Limitations of Perplexity as an Evaluation Metric

Learn the limitations of perplexity as an evaluation metric, when it misleads, and what to use instead for reliable model assessment.

Published Mar 23, 2026•Texta Team•9 min read

Introduction

Perplexity is useful for measuring next-token prediction quality, but it has major limitations as an evaluation metric because it does not reliably capture correctness, usefulness, factuality, or task success. For SEO/GEO specialists evaluating language models, the key decision criterion is not just how well a model predicts text, but whether it produces outputs that are accurate, helpful, safe, and aligned with the use case. In practice, perplexity is best treated as one signal in a broader evaluation stack, not as a standalone score.

What perplexity measures and why it is used

Perplexity is a statistical measure of how well a language model predicts a sequence of tokens. In plain English, it estimates how “surprised” the model is by the text it sees. Lower perplexity generally means the model assigns higher probability to the observed text, which often suggests better language modeling performance.

Perplexity in plain English

If a model is very confident about the next word or token, perplexity tends to be lower. If it is uncertain, perplexity tends to be higher. That makes the metric attractive because it is:

fast to compute
standardized across many language modeling setups
useful for comparing models trained on similar data

But this also creates a common misunderstanding: a model that predicts text well is not necessarily a model that answers questions well.

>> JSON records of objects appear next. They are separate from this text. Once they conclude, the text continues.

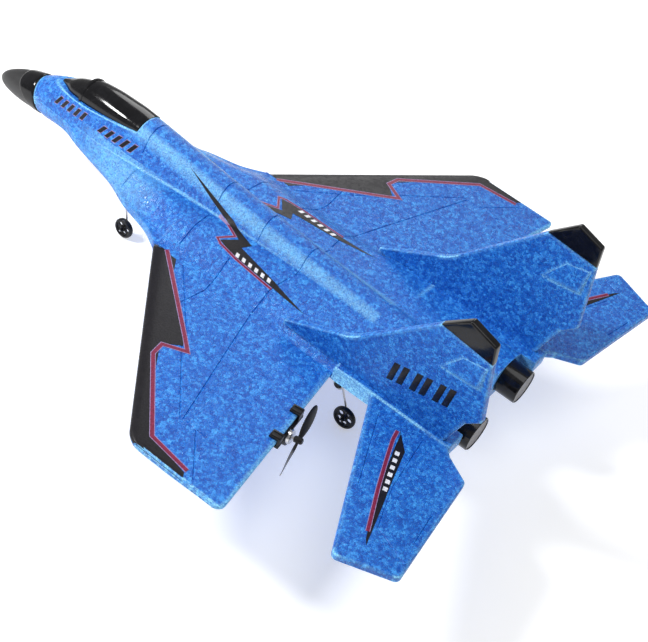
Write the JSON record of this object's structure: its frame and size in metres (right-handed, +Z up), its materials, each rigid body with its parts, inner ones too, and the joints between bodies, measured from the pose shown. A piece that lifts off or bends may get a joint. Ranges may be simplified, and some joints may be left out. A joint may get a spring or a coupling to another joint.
{
  "type": "rc foam airplane",
  "caption": "Small twin-propeller foam jet with canted fins, black nose, canopy and nozzles, wheeled wire gear, battery hatch and power switch.",
  "frame": {"origin": "middle of the airplane's box, on the ground under its three wheels", "axes": "+Z up, nose towards -Y, port wing towards +X; the airframe leans 2.4 degrees nose-up on its wheels"},
  "size_m": [0.29, 0.3496, 0.1286],
  "materials": {
    "blue_foam": "moulded bead foam, mottled blue",
    "black_plastic": "satin black",
    "gloss_black": "gloss black",
    "grey_plastic": "flat grey",
    "steel_wire": "bright spring wire",
    "motor_can": "nickel plated",
    "black_rubber": "matte",
    "battery_wrap": "foil pouch",
    "circuit_board": "green solder mask"
  },
  "bodies": {
    "airframe": {"battery": "battery_wrap", "canopy": "gloss_black", "fuselage_lower": "blue_foam", "fuselage_upper_front": "blue_foam", "fuselage_upper_middle": "blue_foam", "hatch_hinge_pin": "steel_wire", "left_fin": "blue_foam", "left_fin_cap": "gloss_black", "left_gear_leg": "steel_wire", "left_gear_socket": "black_plastic", "left_motor_can": "motor_can", "left_motor_mount": "black_plastic", "left_nozzle": "black_plastic", "left_nozzle_disc": "grey_plastic", "left_shock_bush": "black_rubber", "left_tail_boom": "blue_foam", "left_tailplane": "blue_foam", "left_wheel_collar": "black_plastic", "left_wing": "blue_foam", "nose_cone": "black_plastic", "nose_gear_leg": "steel_wire", "nose_gear_socket": "black_plastic", "nose_wheel_collar": "black_plastic", "receiver_board": "circuit_board", "right_fin": "blue_foam", "right_fin_cap": "gloss_black", "right_gear_leg": "steel_wire", "right_gear_socket": "black_plastic", "right_motor_can": "motor_can", "right_motor_mount": "black_plastic", "right_nozzle": "black_plastic", "right_nozzle_disc": "grey_plastic", "right_shock_bush": "black_rubber", "right_tail_boom": "blue_foam", "right_tailplane": "blue_foam", "right_wheel_collar": "black_plastic", "right_wing": "blue_foam", "switch_body": "black_plastic"},
    "left_prop": {"left_propeller": "black_plastic", "left_motor_shaft": "steel_wire"},
    "right_prop": {"right_propeller": "black_plastic", "right_motor_shaft": "steel_wire"},
    "nose_wheel": {"nose_wheel": "black_plastic"},
    "left_wheel": {"left_wheel": "black_plastic"},
    "right_wheel": {"right_wheel": "black_plastic"},
    "hatch": {"battery_hatch": "blue_foam"},
    "switch": {"switch_slider": "grey_plastic"}
  },
  "joints": [
    {"name": "left_prop_spin", "type": "hinge", "parent": "airframe", "child": "left_prop", "pos_m": [0.086, 0.09095, 0.0449], "axis": [-0.1543, 0.9819, 0.1102], "continuous": true},
    {"name": "right_prop_spin", "type": "hinge", "parent": "airframe", "child": "right_prop", "pos_m": [-0.086, 0.09095, 0.0449], "axis": [0.1543, 0.9819, 0.1102], "continuous": true},
    {"name": "nose_wheel_spin", "type": "hinge", "parent": "airframe", "child": "nose_wheel", "pos_m": [0, -0.07921, 0.00579], "axis": [1, 0, 0], "continuous": true},
    {"name": "left_wheel_spin", "type": "hinge", "parent": "airframe", "child": "left_wheel", "pos_m": [0.022, 0.08796, 0.0063], "axis": [1, 0, 0], "continuous": true},
    {"name": "right_wheel_spin", "type": "hinge", "parent": "airframe", "child": "right_wheel", "pos_m": [-0.022, 0.08796, 0.0063], "axis": [1, 0, 0], "continuous": true},
    {"name": "hatch_swing", "type": "hinge", "parent": "airframe", "child": "hatch", "pos_m": [-0.0105, -0.04464, 0.04488], "axis": [0, 0.9991, -0.0419], "range_deg": [0, 88]},
    {"name": "switch_slide", "type": "slide", "parent": "airframe", "child": "switch", "axis": [0, 0.9991, -0.0419], "range_m": [0, 0.002]}
  ]
}
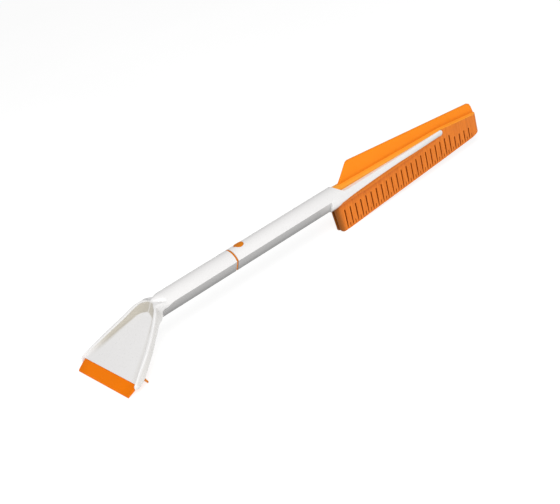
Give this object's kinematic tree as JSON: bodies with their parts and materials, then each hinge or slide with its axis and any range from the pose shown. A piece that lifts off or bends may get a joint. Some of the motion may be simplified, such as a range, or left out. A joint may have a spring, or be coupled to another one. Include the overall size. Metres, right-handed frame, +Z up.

Why SEO/GEO specialists should care

For teams working on generative engine optimization, AI visibility, or content workflows, perplexity can be tempting because it looks objective and easy to track. However, the metric does not tell you whether a model:

answers the user’s question correctly
cites or reflects the right facts
follows instructions
avoids hallucinations
produces useful business outcomes

That distinction matters when you are evaluating tools that shape brand visibility in AI-generated answers.

Reasoning block

Recommendation: Use perplexity as a baseline language-model signal.
Tradeoff: It is standardized and efficient, but it only measures predictive fit.
Limit case: It should not be the primary metric for retrieval-augmented generation, instruction-following, or safety-sensitive outputs.

The main limitations of perplexity as an evaluation metric

It measures next-token prediction, not task success

The biggest limitation of perplexity is conceptual: it evaluates prediction quality, not task completion. A model can achieve strong perplexity on a dataset and still fail at answering questions, summarizing documents, extracting entities, or following instructions.

For example, a model may be good at predicting common phrasing in a benchmark corpus but still produce weak answers when the task requires reasoning, grounding, or domain-specific accuracy.

This is why perplexity vs accuracy is not an apples-to-apples comparison. Accuracy measures whether the output matches the expected answer on a task. Perplexity measures how probable the text is under the model.

It is hard to compare across tokenizers and datasets

Perplexity evaluation caveats become especially important when tokenization differs. A model evaluated with one tokenizer may not be directly comparable to another model evaluated with a different tokenizer, vocabulary, or preprocessing pipeline.

It also depends heavily on the dataset:

domain-specific text can produce very different scores than general text
cleaner corpora often yield lower perplexity
shorter or more repetitive datasets can make a model look better than it is

This means a lower perplexity score can reflect the dataset more than the model.

Lower perplexity does not always mean better outputs

A model can optimize for likely text without optimizing for useful text. In practice, lower perplexity may correlate with smoother language, but not necessarily with:

better reasoning
better instruction adherence
better summarization quality
better brand-safe outputs

This is one of the most important perplexity metric drawbacks. A model may sound fluent while still being wrong, incomplete, or misleading.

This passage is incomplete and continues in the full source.